Courier Staff Writer
A five-term representative will go up against a political newcomer this year as both vie for the House District 81 seat.
The Nov. 6 election will decide who will represent House District 81 for the next two years — incumbent Rep. Mary Gaskill, D-Ottumwa, or challenger Blake Smith, R-Ottumwa.
This year, redistricting means House District 81 covers the eastern half of Wapello County, including Ottumwa, Agency and Eldon, rather than the western half, which now falls in House District 80.
Gaskill said she hopes to focus on education reform in the next legislature, should she be re-elected.
Six task forces were created as part of Senate File 2284 this year: Administrator Evaluation, Competency-Based Instruction, Instructional Time, Early Childhood Assessment, Teacher Leadership and Compensation, and Teaching Standards and Teacher Evaluation.
Four of the task forces reported Monday their recommendations to improve education, which include local school districts setting the length of a school day, changing state law to require 180 hours of classroom time versus 180 days, a clarification on the start of the school year, and new systems to evaluate teachers and administrators.
“There’s a lot of work still to be done,” Gaskill said.
She said the four hours collaboration time for teachers is important for development.
“When I was county auditor, area county auditors would get together, talk and discuss work procedures,” she said. “It always was a learning experience, and I’d like to see teachers have that opportunity.”

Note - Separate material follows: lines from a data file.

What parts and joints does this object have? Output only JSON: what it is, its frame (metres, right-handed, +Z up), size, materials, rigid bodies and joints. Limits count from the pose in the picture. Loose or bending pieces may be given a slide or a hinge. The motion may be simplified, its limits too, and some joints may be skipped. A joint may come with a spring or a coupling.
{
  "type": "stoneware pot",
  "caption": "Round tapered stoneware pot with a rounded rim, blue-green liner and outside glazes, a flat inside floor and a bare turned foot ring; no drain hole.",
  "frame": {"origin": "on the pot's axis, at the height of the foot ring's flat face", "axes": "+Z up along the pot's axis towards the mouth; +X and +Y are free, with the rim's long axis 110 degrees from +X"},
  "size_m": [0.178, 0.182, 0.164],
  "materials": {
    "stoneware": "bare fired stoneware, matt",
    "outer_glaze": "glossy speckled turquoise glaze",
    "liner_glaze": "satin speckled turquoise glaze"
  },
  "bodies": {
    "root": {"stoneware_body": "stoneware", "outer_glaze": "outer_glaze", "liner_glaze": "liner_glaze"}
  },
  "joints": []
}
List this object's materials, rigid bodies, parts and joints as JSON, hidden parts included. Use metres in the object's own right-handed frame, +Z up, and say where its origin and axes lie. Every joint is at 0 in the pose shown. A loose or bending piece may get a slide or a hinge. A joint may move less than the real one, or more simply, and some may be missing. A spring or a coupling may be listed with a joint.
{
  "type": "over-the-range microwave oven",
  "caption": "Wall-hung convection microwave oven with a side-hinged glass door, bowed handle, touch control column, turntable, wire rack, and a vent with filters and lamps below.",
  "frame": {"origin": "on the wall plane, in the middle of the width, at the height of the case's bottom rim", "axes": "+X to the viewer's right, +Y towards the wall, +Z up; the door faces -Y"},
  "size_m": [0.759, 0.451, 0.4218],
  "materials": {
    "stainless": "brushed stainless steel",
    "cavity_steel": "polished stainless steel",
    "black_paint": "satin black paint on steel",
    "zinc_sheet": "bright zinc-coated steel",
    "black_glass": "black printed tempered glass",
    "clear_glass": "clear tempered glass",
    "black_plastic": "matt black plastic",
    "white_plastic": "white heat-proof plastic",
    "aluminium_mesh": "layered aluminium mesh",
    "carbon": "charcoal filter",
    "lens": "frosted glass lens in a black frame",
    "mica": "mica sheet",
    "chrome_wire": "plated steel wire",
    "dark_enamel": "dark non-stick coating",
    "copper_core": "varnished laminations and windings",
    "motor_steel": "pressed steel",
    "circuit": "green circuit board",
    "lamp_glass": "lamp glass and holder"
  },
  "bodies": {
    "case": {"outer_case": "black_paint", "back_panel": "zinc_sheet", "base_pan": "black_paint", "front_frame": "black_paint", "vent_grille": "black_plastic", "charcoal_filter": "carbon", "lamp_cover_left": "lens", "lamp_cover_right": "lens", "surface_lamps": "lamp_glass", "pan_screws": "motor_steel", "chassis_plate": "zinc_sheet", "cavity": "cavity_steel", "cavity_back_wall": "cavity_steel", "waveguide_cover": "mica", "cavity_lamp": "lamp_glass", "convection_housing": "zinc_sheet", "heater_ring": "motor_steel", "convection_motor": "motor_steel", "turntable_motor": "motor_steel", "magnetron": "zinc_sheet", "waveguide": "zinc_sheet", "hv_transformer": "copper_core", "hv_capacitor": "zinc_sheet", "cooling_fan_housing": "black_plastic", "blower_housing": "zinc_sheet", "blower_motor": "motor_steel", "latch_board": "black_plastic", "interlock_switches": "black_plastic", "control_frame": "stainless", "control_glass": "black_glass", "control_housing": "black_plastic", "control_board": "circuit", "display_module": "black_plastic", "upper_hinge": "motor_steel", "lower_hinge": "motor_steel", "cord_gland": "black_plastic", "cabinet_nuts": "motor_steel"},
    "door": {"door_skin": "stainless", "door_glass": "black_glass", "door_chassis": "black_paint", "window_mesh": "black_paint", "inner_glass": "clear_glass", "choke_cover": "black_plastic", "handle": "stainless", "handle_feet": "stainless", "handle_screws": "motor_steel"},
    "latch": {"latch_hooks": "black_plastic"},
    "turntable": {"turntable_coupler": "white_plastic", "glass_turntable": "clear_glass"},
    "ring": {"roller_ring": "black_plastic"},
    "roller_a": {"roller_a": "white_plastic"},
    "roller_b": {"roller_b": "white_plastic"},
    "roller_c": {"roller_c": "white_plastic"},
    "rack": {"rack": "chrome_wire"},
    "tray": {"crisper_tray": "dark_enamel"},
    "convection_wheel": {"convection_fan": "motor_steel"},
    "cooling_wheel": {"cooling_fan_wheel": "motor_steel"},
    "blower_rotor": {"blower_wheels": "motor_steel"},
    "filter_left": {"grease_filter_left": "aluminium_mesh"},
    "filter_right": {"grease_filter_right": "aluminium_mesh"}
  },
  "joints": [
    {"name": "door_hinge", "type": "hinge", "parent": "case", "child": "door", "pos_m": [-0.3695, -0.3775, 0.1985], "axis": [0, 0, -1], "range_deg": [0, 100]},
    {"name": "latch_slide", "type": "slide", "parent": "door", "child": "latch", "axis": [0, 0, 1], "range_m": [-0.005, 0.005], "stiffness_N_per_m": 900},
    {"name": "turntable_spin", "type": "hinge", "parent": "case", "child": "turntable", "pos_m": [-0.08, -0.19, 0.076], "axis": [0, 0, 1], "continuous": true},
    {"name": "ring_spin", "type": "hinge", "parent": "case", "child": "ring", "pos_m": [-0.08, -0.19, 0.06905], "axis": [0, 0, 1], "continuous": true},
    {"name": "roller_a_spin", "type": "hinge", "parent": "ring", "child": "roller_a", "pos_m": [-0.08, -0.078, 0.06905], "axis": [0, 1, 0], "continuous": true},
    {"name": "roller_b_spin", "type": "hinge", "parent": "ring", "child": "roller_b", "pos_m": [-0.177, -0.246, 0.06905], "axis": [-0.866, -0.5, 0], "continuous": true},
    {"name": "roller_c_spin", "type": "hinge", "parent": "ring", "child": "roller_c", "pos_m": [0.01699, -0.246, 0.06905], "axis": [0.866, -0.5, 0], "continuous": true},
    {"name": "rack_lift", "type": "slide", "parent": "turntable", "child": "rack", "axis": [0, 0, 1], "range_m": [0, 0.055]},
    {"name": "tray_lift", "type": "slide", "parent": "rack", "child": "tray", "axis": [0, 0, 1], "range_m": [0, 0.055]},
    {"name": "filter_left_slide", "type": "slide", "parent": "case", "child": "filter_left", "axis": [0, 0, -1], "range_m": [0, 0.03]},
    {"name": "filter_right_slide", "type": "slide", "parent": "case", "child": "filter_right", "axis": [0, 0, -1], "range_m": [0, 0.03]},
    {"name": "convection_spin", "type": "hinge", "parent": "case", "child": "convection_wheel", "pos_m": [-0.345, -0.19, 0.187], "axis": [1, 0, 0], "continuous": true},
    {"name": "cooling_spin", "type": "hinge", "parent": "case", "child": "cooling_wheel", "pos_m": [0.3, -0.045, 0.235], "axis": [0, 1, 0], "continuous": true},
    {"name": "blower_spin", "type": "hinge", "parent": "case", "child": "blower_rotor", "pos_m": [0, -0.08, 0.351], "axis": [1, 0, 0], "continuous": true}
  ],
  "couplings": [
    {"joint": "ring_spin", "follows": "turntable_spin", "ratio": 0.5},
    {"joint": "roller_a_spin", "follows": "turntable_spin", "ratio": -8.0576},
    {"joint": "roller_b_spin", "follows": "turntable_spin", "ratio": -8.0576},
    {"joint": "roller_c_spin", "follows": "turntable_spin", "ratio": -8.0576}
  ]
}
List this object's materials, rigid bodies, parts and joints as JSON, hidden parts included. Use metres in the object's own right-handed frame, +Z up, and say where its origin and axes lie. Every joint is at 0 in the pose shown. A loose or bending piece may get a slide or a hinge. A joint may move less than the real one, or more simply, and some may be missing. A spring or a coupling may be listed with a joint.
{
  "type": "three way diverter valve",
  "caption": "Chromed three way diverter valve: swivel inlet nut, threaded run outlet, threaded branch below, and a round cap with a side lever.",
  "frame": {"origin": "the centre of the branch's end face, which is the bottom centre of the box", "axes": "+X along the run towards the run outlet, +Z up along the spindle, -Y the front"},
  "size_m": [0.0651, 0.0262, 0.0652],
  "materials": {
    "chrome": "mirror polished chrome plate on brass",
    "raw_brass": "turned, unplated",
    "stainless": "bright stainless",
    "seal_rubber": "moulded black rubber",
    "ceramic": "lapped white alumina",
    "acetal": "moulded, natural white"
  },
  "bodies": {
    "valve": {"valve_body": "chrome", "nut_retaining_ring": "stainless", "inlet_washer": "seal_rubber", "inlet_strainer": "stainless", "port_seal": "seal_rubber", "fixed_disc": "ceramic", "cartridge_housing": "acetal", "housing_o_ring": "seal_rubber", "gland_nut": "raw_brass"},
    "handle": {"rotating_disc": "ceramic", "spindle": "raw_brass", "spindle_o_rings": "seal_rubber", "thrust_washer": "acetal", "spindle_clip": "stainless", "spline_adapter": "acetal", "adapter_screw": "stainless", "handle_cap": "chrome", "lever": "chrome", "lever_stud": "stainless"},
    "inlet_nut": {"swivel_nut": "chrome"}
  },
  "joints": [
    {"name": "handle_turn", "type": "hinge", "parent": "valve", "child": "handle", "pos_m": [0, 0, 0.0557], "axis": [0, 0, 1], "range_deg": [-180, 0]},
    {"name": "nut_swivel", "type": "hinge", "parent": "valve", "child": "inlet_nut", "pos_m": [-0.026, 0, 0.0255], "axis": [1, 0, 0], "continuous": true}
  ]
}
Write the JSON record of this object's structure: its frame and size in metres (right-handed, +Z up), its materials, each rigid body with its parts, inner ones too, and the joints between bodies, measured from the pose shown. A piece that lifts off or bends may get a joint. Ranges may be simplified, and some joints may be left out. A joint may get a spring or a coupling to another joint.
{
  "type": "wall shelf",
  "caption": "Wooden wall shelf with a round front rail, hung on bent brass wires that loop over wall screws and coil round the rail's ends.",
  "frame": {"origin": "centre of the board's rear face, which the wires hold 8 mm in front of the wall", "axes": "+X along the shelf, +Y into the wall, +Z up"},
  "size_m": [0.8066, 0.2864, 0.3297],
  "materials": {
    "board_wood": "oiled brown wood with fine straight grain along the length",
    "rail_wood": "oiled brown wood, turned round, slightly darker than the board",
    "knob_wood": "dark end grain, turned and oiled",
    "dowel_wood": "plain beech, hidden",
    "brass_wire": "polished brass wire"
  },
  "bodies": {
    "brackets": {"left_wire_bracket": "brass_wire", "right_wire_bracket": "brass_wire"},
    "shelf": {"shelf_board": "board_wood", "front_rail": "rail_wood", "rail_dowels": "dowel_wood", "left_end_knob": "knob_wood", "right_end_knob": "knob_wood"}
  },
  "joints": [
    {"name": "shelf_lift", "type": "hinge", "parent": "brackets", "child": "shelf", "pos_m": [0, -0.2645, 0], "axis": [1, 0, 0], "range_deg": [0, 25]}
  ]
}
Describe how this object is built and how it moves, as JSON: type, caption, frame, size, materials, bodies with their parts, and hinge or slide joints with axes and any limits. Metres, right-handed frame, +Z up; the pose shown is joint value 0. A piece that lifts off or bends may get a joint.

One thing Gaskill is adamant about is boosting teacher pay. If starting teacher pay is increased, it would take Iowa from 39th to ninth in the nation, she said.
A proposal from the Teacher Leadership and Compensation task force last week recommended increased pay, stipends for teachers in hard-to-fill jobs and a five-tier classification system of teachers.
The proposal would cost the state $150 million, Gaskill said, which Department of Education Director Jason Glass has said would likely have to come from new sources.
“We have $1 billion in our ending fund,” Gaskill said. “But that might be considered one-time money. We need to develop a plan to finance education and stick with it.”
She also wants to focus on allowable growth, which she would like to see at 4 percent.
“We really need to act quickly setting it for 2014 for our schools,” she said. “This is the second time in three years the legislature didn’t set allowable growth and left it at zero percent.”
At 4 percent allowable growth, she said the cost per pupil would increase from $6,001 to $6,241.
She would also like to secure funding so all preschool-age children have the opportunity to go to preschool.
Gaskill said if re-elected, she’d like to get more involved in the economic growth committee at the state house, since her committee assignments conflicted in the past. Gaskill served on environmental protection, state government and transportation committees this year, as well as chairing the local government committee.
“Because of my knowledge and life experience at the state house, I think I’m the best candidate to serve this district,” she said.
In the less than three weeks remaining before the general election, Smith said his focus is on getting his message out through door-knocking, phone calls and talking with area business owners.
“I have a pro-jobs message, with fiscal responsibility,” Smith said.
Smith did recognize, though, the uphill battle a Republican could experience in this election, since Wapello County, in general, votes Democrat.
“I think we need new people, new politicians concerned about the future,” he said.
As a college student — Smith graduates from Buena Vista University this spring — he worries that finding a job in the county will be next to impossible.
“Jobs are few and far between,” he said. “We need to keep families here and quit taxing our retirees.”
Smith also said the tax burden on retirees needs to be significantly lowered.
“No budget should be on the backs of our retirees, who have earned their money their whole lives,” he said. “This is why grandma and grandpa move to Florida. And then that’s why their grandkids move to Florida, to be closer to them.”
The priority right now is jobs, he said, and “everything else will fall into line if we get industry here.”
“Cargill didn’t need to go to Eddyville, Pioneer didn’t need to go to Keokuk County,” he said. “We can be as successful, as populated as Des Moines, as Iowa City, as Cedar Rapids. We have the infrastructure here.”
His focus would be on bringing industry to the district, he said.
“People are hired and quit jobs all the time here,” he said. “We need long-lasting, good-paying jobs.”
Job growth is essential, he said, something Wapello County has struggled with for a long time.
He would also like to revive items that were left behind in the last legislature, such as corporate tax and property tax reform and voter ID laws.
While some have expressed concern over Smith’s age, he said legislation wouldn’t have passed allowing those 21 and older to run if the legislature didn’t want young people in office.
“I think we need young people in office,” he said. “Young people have an eye for the future.”
Smith, 24, said if elected, he wouldn’t stay past three or four terms.
“I love politics and getting involved, but I don’t want to be tainted,” he said. “If people think I’m doing a good job, they’ll re-elect me.”